Hannah O’Neill incarne Odette de manière très romantique et intériorise le personnage avec profondeur. Les ports de bras, éléments fondamentaux dans l’interprétation du Cygne Blanc, sont particulièrement expressifs : l’étoile enrichit les mouvements fluides et souples de ses bras, en donnant beaucoup d’importance à ses avant-bras qui effleurent l’air avec douceur et avec grâce par leurs oscillations, traduisant les sursauts de son âme et ses peurs.
Dans le troisième acte, dans le rôle d’Odile, elle change de registre. En incarnant le piège tendu au naïf Siegfried, elle rappelle d’abord les gestes du Cygne Blanc pour ensuite se transformer progressivement avec une intensité croissante. Dans la deuxième variation de cet acte, elle se métamorphose en dégageant une forte tension interprétative qui traverse tout son corps.
Quant à Germain Louvet, il n’apparaît pas comme le prince que nous avions pu voir dans d’autres versions. Dans le respect des codes classiques, sa gestuelle s’imprègne d’une qualité plus contemporaine qui rend plus vivant son rôle. Cela correspond aux intentions du danseur étoile qui essaie toujours de vivifier ses interprétations des grands titres du répertoire classique. Nous pouvons nous référer à ses mots écrits dans son livre Des choses qui se dansent à propos de son approche face à des rôles romantiques qui requièrent une certaine maturité : « C’est pourquoi j’essaie de me rapprocher de l’enfant que j’étais pour raconter des « histoires d’adultes ». C’est là que je trouve l’authenticité, des émotions brutes, sans artifice ».

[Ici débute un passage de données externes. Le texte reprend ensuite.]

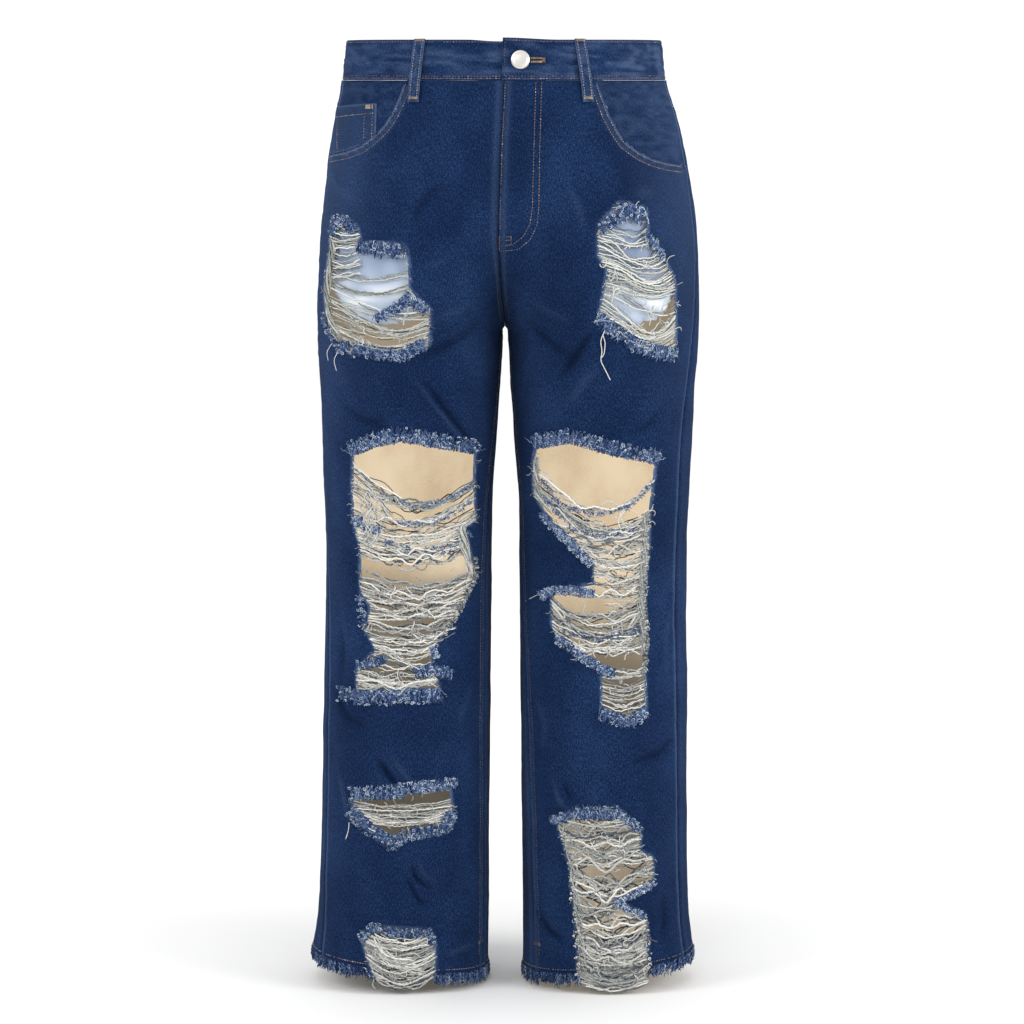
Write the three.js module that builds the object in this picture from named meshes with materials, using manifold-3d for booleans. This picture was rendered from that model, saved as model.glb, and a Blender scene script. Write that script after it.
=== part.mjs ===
// Wide-legged ripped jeans, filled out as if worn, with every cut piece as its own solid.
// Millimetres, +Z up. The front faces -Y and the wearer's left is at +X.
// The origin is the centre of the waist opening, at the middle height of the waistband.
import * as THREE from 'three';
import { mergeVertices } from 'three/addons/utils/BufferGeometryUtils.js';
import Module from 'manifold-3d';

const wasm = await Module();
wasm.setup();

// Driving sizes.
const cloth = 1.5; // denim wall
const bandWall = 3; // two layers of denim in the waistband
const bagWall = 1.2; // pocket bag
const gap = 0.3; // between pieces at a seam
const bandHalf = 21; // half the waistband's height
const crotchZ = -277;
const kneeZ = -530;
const hemZ = -965;
const fringeReach = 13;
const fullness = 0.15; // how much squarer than an ellipse each section is

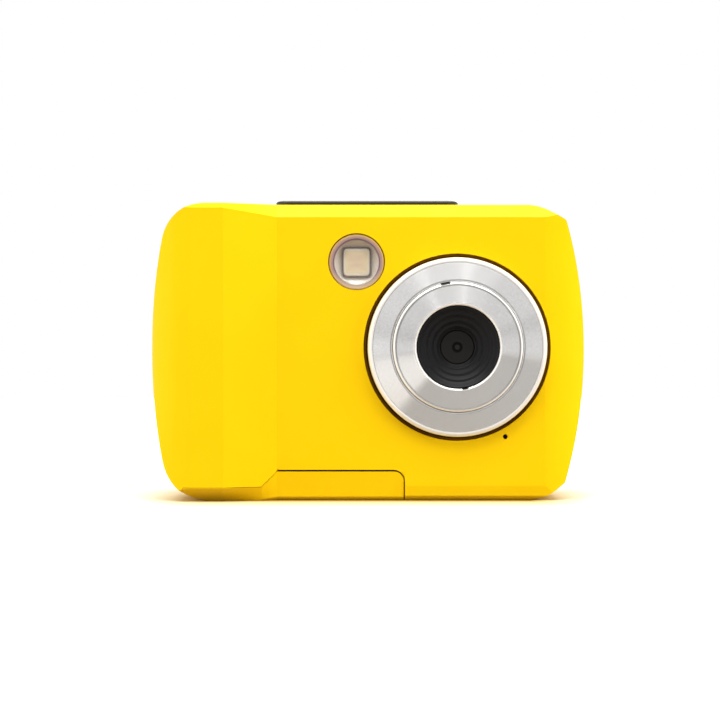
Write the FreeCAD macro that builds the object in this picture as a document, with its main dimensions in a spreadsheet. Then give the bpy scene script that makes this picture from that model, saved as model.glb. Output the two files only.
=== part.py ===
import FreeCAD, Part
import math
import os
import Sketcher

# A pocket-size waterproof camera. X runs to the right as seen from the front, the lens looks along
# -Y, and Z is up. The origin lies under the middle of the camera, on the surface that it stands on.

doc = FreeCAD.newDocument("waterproof_camera")
sheet = doc.addObject("Spreadsheet::Sheet", "sizes")

# Driving dimensions in millimetres, and angles in degrees.
SIZES = {
    # Case
    "case_width": 94.8,
    "case_height": 64.6,
    "case_front": 8.5,
    "case_back": 11.9,
    "seam_place": 4.0,
    "wall": 1.8,
    "left_side_radius": 112.0,
    "right_side_radius": 98.0,
    "side_middle": 33.0,
    "corner_run": 6.1,
    "corner_drop": 3.4,
    "foot_run": 5.0,
    "foot_drop": 3.8,
    "corner_soften": 1.0,
    "shoulder_soften": 10.0,
    "grip_top_radius": 9.8,
    "grip_foot_radius": 11.0,
    "back_edge_radius": 2.6,
    "facet_run": 9.0,
    "facet_depth": 3.6,
    "facet_curve": 16.0,
    "top_bevel_tall": 2.9,
    "top_bevel_deep": 2.2,
    "foot_lean_tall": 3.2,
    "foot_lean_deep": 0.45,
    "foot_bevel_tall": 1.25,
    "foot_bevel_deep": 1.9,
    "ridge_soften": 0.8,
    "seam_groove": 0.3,
    # Grip
    "grip_rise": 3.8,
    "ridge_inset": 16.1,
    "slope_inset": 27.5,
    "grip_curve_run": 8.9,
    "grip_curve_depth": 6.0,
    "grip_curve_radius": 11.0,
    "grip_bevel_tall": 1.2,
    "grip_bevel_deep": 1.5,
    "grip_foot_tall": 2.9,
    "grip_foot_deep": 4.4,
    # Lens
    "lens_x": 19.3,
    "lens_fall": 31.2,
    "lens_hole": 20.4,
    "lens_rim": 19.5,
    "lens_step": 14.1,
    "lens_mouth": 8.95,
    "rim_rise": 1.9,
    "rim_edge": 0.5,
    "step_rise": 3.3,
    "step_edge": 0.35,
    "mouth_rise": 4.2,
    "hood_depth": 3.4,
    "window_radius": 3.7,
    "window_thick": 0.7,
    "seat_flange": 1.2,
    "seat_sunk": 0.8,
    "seat_lip": 0.6,
    "barrel_radius": 5.5,
    "glass_radius": 1.3,
    "glass_crown": 0.35,
    "glass_deep": 1.8,
    "sensor_wide": 9.0,
    "sensor_thick": 0.9,
    # Flash
    "flash_x": 2.6,
    "flash_fall": 12.6,
    "flash_radius": 6.2,
    "flash_window_thick": 1.3,
    "flash_lamp_size": 6.2,
    "flash_lamp_bulge": 15.0,
    "flash_cup_floor": 2.6,
    "flash_cup_depth": 4.5,
    "flash_flange": 0.8,
    # Top
    "panel_left": 20.4,
    "panel_right": 19.8,
    "panel_front": 5.0,
    "panel_back": 6.6,
    "panel_proud": 1.05,
    "panel_sunk": 0.9,
    "panel_corner": 2.4,
    "panel_rim": 0.45,
    "button_y": 0.3,
    "button_proud": 0.15,
    "button_flange": 0.5,
    "button_flange_gap": 0.4,
    "shutter_x": 11.5,
    "shutter_long": 13.0,
    "shutter_wide": 6.4,
    "power_x": 3.5,
    "power_radius": 2.7,
    "top_travel": 0.6,
    "switch_wide": 3.5,
    "switch_tall": 1.8,
    "top_board_thick": 1.0,
    # Back keys
    "keys_inset": 15.9,
    "nav_z": 29.5,
    "nav_outer": 8.6,
    "nav_inner": 4.7,
    "nav_split": 1.0,
    "ok_radius": 3.5,
    "round_key_radius": 2.5,
    "key_pitch": 5.4,
    "mode_key_z": 44.5,
    "menu_key_z": 14.5,
    "zoom_key_z": 52.8,
    "zoom_key_long": 5.0,
    "zoom_key_tall": 4.4,
    "zoom_pitch": 4.4,
    "key_proud": 0.8,
    "key_gap": 0.2,
    "key_flange": 0.5,
    "key_travel": 0.6,
    "dome_radius": 1.4,
    "light_radius": 0.8,
    # Display
    "display_x": 11.2,
    "display_fall": 29.0,
    "display_glass_wide": 55.0,
    "display_glass_tall": 39.0,
    "display_glass_thick": 1.2,
    "display_glass_proud": 0.2,
    "display_glass_corner": 2.0,
    "display_frame": 1.4,
    "display_module_wide": 54.0,
    "display_module_tall": 38.6,
    "display_module_thick": 2.4,
    # Battery door and battery bay
    "door_inset": 5.2,
    "door_end": 1.4,
    "door_gap": 0.25,
    "flap_gap": 0.4,
    "tight_gap": 0.1,
    "flap_top": 6.3,
    "flap_lean": 3.3,
    "flap_corner": 2.1,
    "flap_set": 0.7,
    "flap_low": 3.0,
    "door_thick": 2.6,
    "hinge_y": 7.3,
    "hinge_z": 1.6,
    "hinge_pin_radius": 0.65,
    "hinge_pin_fit": 0.06,
    "hinge_relief": 1.85,
    "hinge_inset": 4.6,
    "hinge_end": 2.8,
    "lug_long": 2.4,
    "lug_radius": 1.35,
    "lug_clear": 0.25,
    "bay_front": 6.0,
    "bay_back": 6.4,
    "bay_floor": 4.0,
    "bay_wall": 0.9,
    "holder_foot_top": 12.4,
    "cell_radius": 5.25,
    "cell_long": 44.5,
    "cell_fit": 0.25,
    "cell_inset": 12.7,
    "cell_pitch": 11.2,
    "cell_y": 0.2,
    "cell_foot": 4.6,
    "contact_room": 1.1,
    "contact_wide": 6.0,
    "contact_thick": 0.45,
    "usb_pitch": 10.8,
    "usb_wide": 7.6,
    "usb_thick": 3.0,
    "usb_top": 10.4,
    "card_pitch": 10.3,
    "card_wide": 11.2,
    "card_thick": 1.8,
    "card_top": 11.6,
    "latch_travel": 2.5,
    "latch_tongue_low": 1.1,
    "latch_tongue_wide": 4.0,
    "latch_tongue_thick": 0.9,
    "latch_fit": 0.1,
    "latch_room": 0.2,
    "latch_lead": 4.8,
    "latch_knob_long": 7.0,
    "latch_knob_wide": 5.0,
    "gasket_wide": 1.1,
    # Fixings
    "tripod_x": 26.0,
    "tripod_y": 1.5,
    "tripod_thread": 2.55,
    "tripod_bush": 4.5,
    "tripod_long": 5.5,
    "strap_fall": 15.3,
    "strap_y": 7.2,
    "strap_tall": 8.0,
    "strap_wide": 3.6,
    "strap_deep": 3.4,
    "strap_wall": 1.4,
    "strap_thin": 0.7,
    "strap_bar_radius": 0.75,
    "strap_bar_end": 0.9,
    "screw_head": 2.0,
    "screw_head_thick": 1.0,
    "screw_shank": 0.9,
    "screw_long": 10.0,
    "screw_inset": 7.0,
    "screw_side": 11.0,
    "screw_mid_x": 20.5,
    "screw_mid_drop": 5.8,
    "screw_door": 4.4,
    "screw_boss": 2.4,
    "mic_side": 10.5,
    "mic_drop": 19.5,
    "mic_hole": 0.55,
    "board_y": 1.0,
    "board_thick": 1.2,
    "board_low": 13.0,
    "board_side": 4.4,
    "board_drop": 4.0,
    "post_radius": 1.8,
    "post_inset": 3.0,
    "buzzer_radius": 4.5,
    "buzzer_thick": 2.6,
    "buzzer_z": 27.0,
}


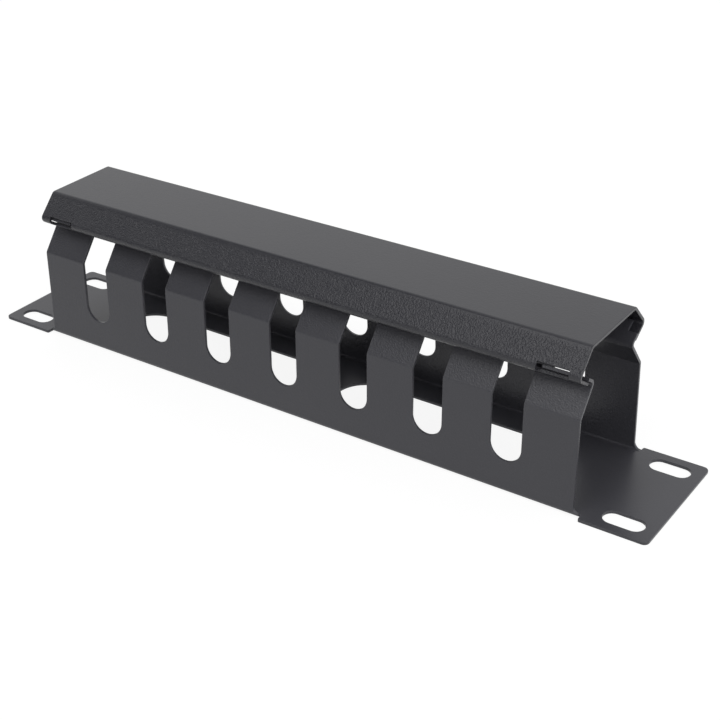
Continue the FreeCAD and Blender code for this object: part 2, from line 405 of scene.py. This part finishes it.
def facing_object(thing, place):
    """Puts a lamp or a card at a place, turned towards the object."""
    thing.location = place
    thing.rotation_mode = "QUATERNION"
    thing.rotation_quaternion = (-place).to_track_quat("-Z", "Y")


def dark_cards():
    """Black studio cards at the front left, which the sloping faces mirror."""
    material, nodes, _ = new_nodes("card_black")
    nodes["Principled BSDF"].inputs["Base Color"].default_value = (*CARD_COLOUR, 1)
    nodes["Principled BSDF"].inputs["Roughness"].default_value = 0.9
    for name, (azimuth, elevation, size) in DARK_CARDS.items():
        bpy.ops.object.select_all(action="DESELECT")
        bpy.ops.mesh.primitive_plane_add(size=1.0)
        card = bpy.context.object
        card.name = name
        card.scale = (*size, 1)
        facing_object(card, toward(azimuth, elevation) * CARD_DISTANCE)
        card.data.materials.append(material)


def soft_lamps():
    """Soft panels that face the object, each as bright all over as its radiance."""
    for name, (azimuth, elevation, size, radiance) in SOFT_LAMPS.items():
        bpy.ops.object.light_add(type="AREA")
        lamp = bpy.context.object
        lamp.name = name
        lamp.data.shape = "RECTANGLE"
        lamp.data.size, lamp.data.size_y = size
        lamp.data.energy = radiance * math.pi * size[0] * size[1]
        facing_object(lamp, toward(azimuth, elevation) * LAMP_DISTANCE)


def main_camera():
    """The scene's camera, rolled a little about its own line of sight."""
    back = toward(CAMERA_AZIMUTH, CAMERA_ELEVATION)
    level = toward(CAMERA_AZIMUTH + 90, 0)
    right = math.cos(CAMERA_ROLL) * level + math.sin(CAMERA_ROLL) * back.cross(level)
    turn = Matrix((right, back.cross(right), back)).transposed().to_4x4()
    bpy.ops.object.camera_add()
    camera = bpy.context.object
    camera.matrix_world = Matrix.Translation(CAMERA_TARGET + back * CAMERA_DISTANCE) @ turn
    camera.data.sensor_width = SENSOR_WIDTH
    camera.data.lens = CAMERA_LENS
    camera.data.clip_start, camera.data.clip_end = CAMERA_CLIP
    bpy.context.scene.camera = camera


white_floor()
studio_world()
dark_cards()
soft_lamps()
main_camera()
bpy.context.scene.view_settings.view_transform = "Standard"
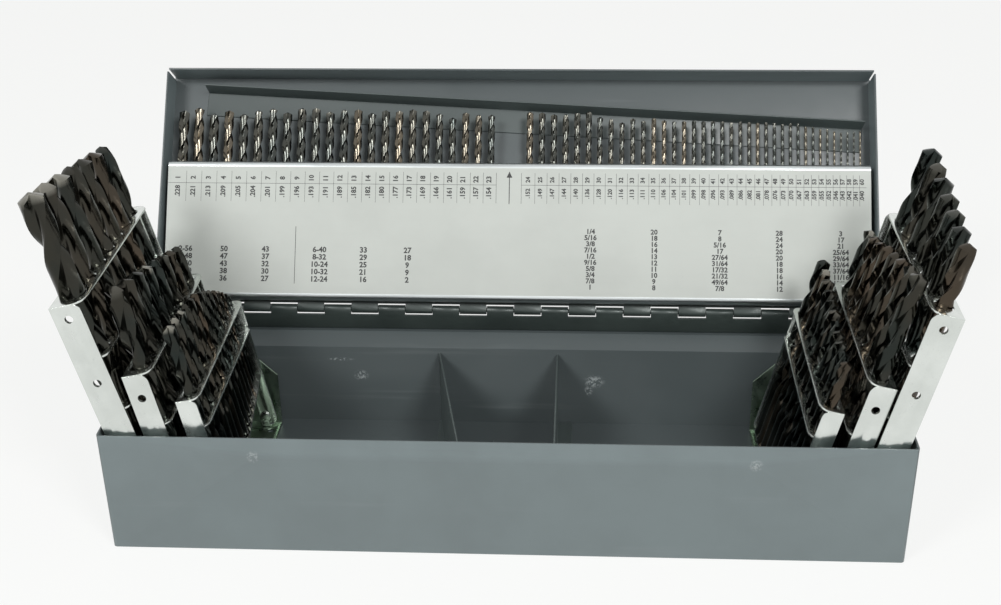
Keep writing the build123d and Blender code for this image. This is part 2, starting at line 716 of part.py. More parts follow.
# ================================================================ drills
def faceted_solid(rings):
    """Closed body from rings of points stacked one on another, split into flat triangles."""
    count = len(rings[0])
    faces = [Face(Wire.make_polygon(rings[0][::-1], close=True)), Face(Wire.make_polygon(rings[-1], close=True))]
    for low, high in zip(rings, rings[1:]):
        for here in range(count):
            after = (here + 1) % count
            faces.append(Face(Wire.make_polygon([low[here], low[after], high[after]], close=True)))
            faces.append(Face(Wire.make_polygon([low[here], high[after], high[here]], close=True)))
    return Solid(Shell(faces))


def drill_ring(plane, size, height, turn, angles, hollow):
    """Section of a drill: the listed angles on the land circle, each last one of a half in the flute."""
    ring = []
    for half in (0, 180):
        for angle in angles:
            radius = hollow if angle == angles[-1] else size / 2
            at = radians(angle + half + turn)
            ring.append(plane.from_local_coords((radius * cos(at), radius * sin(at), height)))
    return ring


def twist_drill(plane, size, angles, step):
    """Twist drill standing on plane: round shank, two helical flutes and a ground point."""
    length = jobber_length(size)
    shank = shank_length(size)
    body = length - point_height(size) - shank
    lead = flute_pitch * size
    web = size * web_share / 2
    count = max(2, round(body / lead * 360 / step))
    rings = [drill_ring(plane, size, height, 0, angles, size / 2) for height in (0, shank)]
    for index in range(1, count + 1):
        height = shank + body * index / count
        rings.append(drill_ring(plane, size, height, 360 * (height - shank) / lead, angles, web))
    rings.append(drill_ring(plane, size * chisel_share, length, 360 * body / lead, angles, web * chisel_share))
    return faceted_solid(rings)


def plain_drill(plane, size, sides):
    """Drill too fine for its flutes to matter: a bar of a few sides with a ground point."""
    length = jobber_length(size)
    rings = []
    for radius, height in ((size / 2, 0), (size / 2, length - point_height(size)), (size * chisel_share / 2, length)):
        turns = [radians(360 * index / sides) for index in range(sides)]
        rings.append([plane.from_local_coords((radius * cos(at), radius * sin(at), height)) for at in turns])
    return faceted_solid(rings)


def row_plane(leaf, y, size):
    return Plane(origin=leaf_point(leaf, leaf.row_w, y, drill_foot(leaf, y, size)), x_dir=leaf_axes(leaf)[0],
                 z_dir=leaf_axes(leaf)[1])


def large_drills(leaf):
    """The seven largest drills of a side, each a piece of its own."""
    for index, (y, size) in enumerate(zip(row_places(leaf), leaf.sizes), start=1):
        with BuildPart() as part:
            add(twist_drill(row_plane(leaf, y, size), size, large_angles, large_step))
        export(part, f"{leaf.name}_drill_{index}")


def row_drills(leaf):
    """The drills of a middle or inner row, front to rear."""
    with BuildPart() as part:
        for y, size in zip(row_places(leaf), leaf.sizes):
            plane = row_plane(leaf, y, size)
            if size < flute_least:
                add(plain_drill(plane, size, number_sides))
            else:
                add(twist_drill(plane, size, small_angles, small_step))
    export(part, f"{leaf.name}_drills")


def number_drills():
    """The number drills in the lid's rack: coarse sizes left of the gap, fine sizes right."""
    places = list(zip(number_positions(), numbers))
    for name, group, sides in (("number_drills_coarse", places[:23], number_sides),
                               ("number_drills_fine", places[23:], fine_number_sides)):
        with BuildPart() as part:
            for x, size in group:
                diameter = size * inch
                origin = rack_origin + rack_outward * rack_row + rack_along * number_foot(x, diameter) + Vector(x, 0, 0)
                add(plain_drill(Plane(origin=origin, x_dir=(1, 0, 0), z_dir=rack_along), diameter, sides))
        export(part, name)


base_tray()
bracket(-1, "left_bracket")
bracket(1, "right_bracket")
left_divider()
right_divider()
hinge()
lid_shell()
retainer_strip()
rack_face()
rack_rest()
rack_pins()
for row in leaves:
    leaf_frame(row)
    leaf_guides(row)
    if row.level == "outer":
        large_drills(row)
    else:
        row_drills(row)
leaf_rivets(-1, "left_rivets")
leaf_rivets(1, "right_rivets")
number_drills()
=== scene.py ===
import logging
import random
from dataclasses import dataclass
from enum import Enum
from math import cos, pi, radians, sin, tan

import bmesh
import bpy
from mathutils import Matrix, Vector


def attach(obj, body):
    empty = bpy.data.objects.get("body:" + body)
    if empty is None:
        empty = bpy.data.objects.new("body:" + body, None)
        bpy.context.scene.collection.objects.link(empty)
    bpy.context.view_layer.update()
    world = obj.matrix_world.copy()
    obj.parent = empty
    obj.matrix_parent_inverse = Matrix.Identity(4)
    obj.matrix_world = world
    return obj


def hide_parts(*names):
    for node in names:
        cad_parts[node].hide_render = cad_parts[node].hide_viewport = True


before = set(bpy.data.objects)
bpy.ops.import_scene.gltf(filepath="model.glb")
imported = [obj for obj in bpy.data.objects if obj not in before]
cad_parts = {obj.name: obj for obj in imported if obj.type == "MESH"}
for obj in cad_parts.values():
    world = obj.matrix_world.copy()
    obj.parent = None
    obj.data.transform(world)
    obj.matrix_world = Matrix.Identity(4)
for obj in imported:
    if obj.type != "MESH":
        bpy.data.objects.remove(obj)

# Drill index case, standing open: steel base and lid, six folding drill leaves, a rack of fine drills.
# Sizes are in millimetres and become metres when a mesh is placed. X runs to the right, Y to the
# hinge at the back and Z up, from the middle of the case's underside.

BMesh, BMVert, BMEdge = bmesh.types.BMesh, bmesh.types.BMVert, bmesh.types.BMEdge
Material, Node, NodeTree, Socket = bpy.types.Material, bpy.types.Node, bpy.types.NodeTree, bpy.types.NodeSocket
Colour = tuple[float, float, float]
Triple = tuple[float, float, float]
Pair = tuple[float, float]
Outline = list[Vector]

LOG = logging.getLogger("drill_case")
MM = 0.001
INCH = 25.4
X_AXIS = Vector((1, 0, 0))
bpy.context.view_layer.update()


# ------------------------------------------------------------------ placing and finishing meshes
def placement(origin: Vector, x_axis: Vector, z_axis: Vector) -> Matrix:
    """Matrix that carries a piece drawn in millimetres to its place in metres.

    Args:
        origin: where the drawing's origin lies, in millimetres.
        x_axis: direction of the drawing's x axis.
        z_axis: direction of the drawing's z axis, square to x_axis.

    Returns:
        The 4 by 4 matrix, millimetres to metres included.
    """
    x_dir, z_dir = x_axis.normalized(), z_axis.normalized()
    turn = Matrix((x_dir, z_dir.cross(x_dir), z_dir)).transposed().to_4x4()
    return Matrix.Scale(MM, 4) @ Matrix.Translation(origin) @ turn


def mesh_object(name: str, bm: BMesh, material: Material, body: str, slot: str,
                replaces: tuple[str, ...] = (), angle: float = 32.0) -> None:
    """Turn a finished bmesh into a piece of the case.

    Args:
        name: the piece's name.
        bm: mesh in metres at its place; it is freed here.
        material: finish of all its faces.
        body: the body that it moves with.
        slot: the record's material slot; not used.
        replaces: nodes that it stands for.
        angle: faces that turn by more than this many degrees keep a sharp edge.
    """
    bmesh.ops.recalc_face_normals(bm, faces=bm.faces)
    mesh = bpy.data.meshes.new(name)
    bm.to_mesh(mesh)
    bm.free()
    mesh.materials.append(material)
    obj = bpy.data.objects.new(name, mesh)
    bpy.context.scene.collection.objects.link(obj)
    for polygon in mesh.polygons:
        polygon.use_smooth = True
    mesh.set_sharp_from_angle(angle=radians(angle))
    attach(obj, body)
    if replaces:
        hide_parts(*replaces)
    LOG.info("%s: %d faces on %s", name, len(mesh.polygons), body)


def soften(node: str, material: Material, width: float, segments: int = 2) -> None:
    """Dress a node of the frame: its finish, and small rounds along its sheet edges.

    Args:
        node: the node's name.
        material: finish.
        width: width of the rounds in millimetres.
        segments: faces across each round.
    """
    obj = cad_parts[node]
    obj.data.materials.clear()
    obj.data.materials.append(material)
    weld = obj.modifiers.new("weld", "WELD")
    weld.merge_threshold = 0.002 * MM
    bevel = obj.modifiers.new("round", "BEVEL")
    bevel.width = width * MM
    bevel.segments = segments
    bevel.limit_method = "ANGLE"
    bevel.angle_limit = radians(40)
    bevel.harden_normals = True
    for polygon in obj.data.polygons:
        polygon.use_smooth = True
    LOG.info("%s dressed", node)


def verts_of(geom: list[object]) -> list[BMVert]:
    """The vertices among an operator's results."""
    return [item for item in geom if isinstance(item, BMVert)]


def edges_of(geom: list[object]) -> list[BMEdge]:
    """The edges among an operator's results."""
    return [item for item in geom if isinstance(item, BMEdge)]


def flat(*points: Pair) -> Outline:
    """Points of the drawing plane."""
    return [Vector((x, y, 0)) for x, y in points]


def edges_at(verts: list[BMVert]) -> list[BMEdge]:
    """Edges that meet the vertices, each once and always in the same order."""
    return list(dict.fromkeys(edge for vert in verts for edge in vert.link_edges))


def ring_of(bm: BMesh, points: Outline) -> list[BMEdge]:
    """Add a closed ring of edges through the points, started from a circle of as many sides."""
    made = bmesh.ops.create_circle(bm, segments=len(points), radius=1.0)["verts"]
    for vert, point in zip(made, points):
        vert.co = point
    return edges_at(made)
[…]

En outre, Le Lac des Cygnes reste un ballet très important pour le danseur car il fut nommé étoile à l’issue de la représentation du 28 décembre 2016. Dans l’ouvrage précédemment citée, il écrit : « Quand je pense à cette version du Lac des Cygnes et à son prince Siegfried, j’ai froid. Cela ne m’empêche pas d’y être très attaché, tant sentimentalement qu’esthétiquement. Je vis ce rôle comme une extension de moi-même et de mon histoire…Je me retrouve dans sa mélancolie fauve, son air lunaire, étourdi ; dans son décalage par rapport à la réalité à laquelle il lui est impossible de se soustraire ». Et sur son rapport avec la figure d’Odette/Odile, il pense qu’elle « représente non seulement une échappatoire évidente face aux réalités que le prince fuit, mais aussi une alternative aux normes par sa thérianthropie, cette faculté à se transformer en animal…Elle me donne une raison de me jeter dans le froid du ballet et dans ses plumes délicates. Je vois à travers elle quelque chose de presque queer qui me plaît et qui me met à l’aise ».
A côté de Hannah O’Neill et Germain Louvet, Thomas Docquir revêt le rôle de Rothbart. On pouvait s’attendre à une interprétation mieux réussie, car il manquait par moments au danseur la force nécessaire pour s’imposer sur scène et assumer la personnalité fragile de Siegfried.
Le corps de ballet a représenté un excellent cadre pour accentuer l’allure romantique du ballet marquée par l’harmonie de ses mouvements, par la précision dans la construction des géométries requises par la chorégraphie et par leur silencieuse et immobile présence pendant les pas de deux d’Odile et Siegfried.
Dépassé par ce contrepoint dialectique continu entre apollinien et dionysiaque, où la rationalité est comprise comme une force étrangère et corruptrice, le ballet se termine avec le prince Siegfried qui succombe au maléfice de Rothbart, la fin de son rêve et de son désir.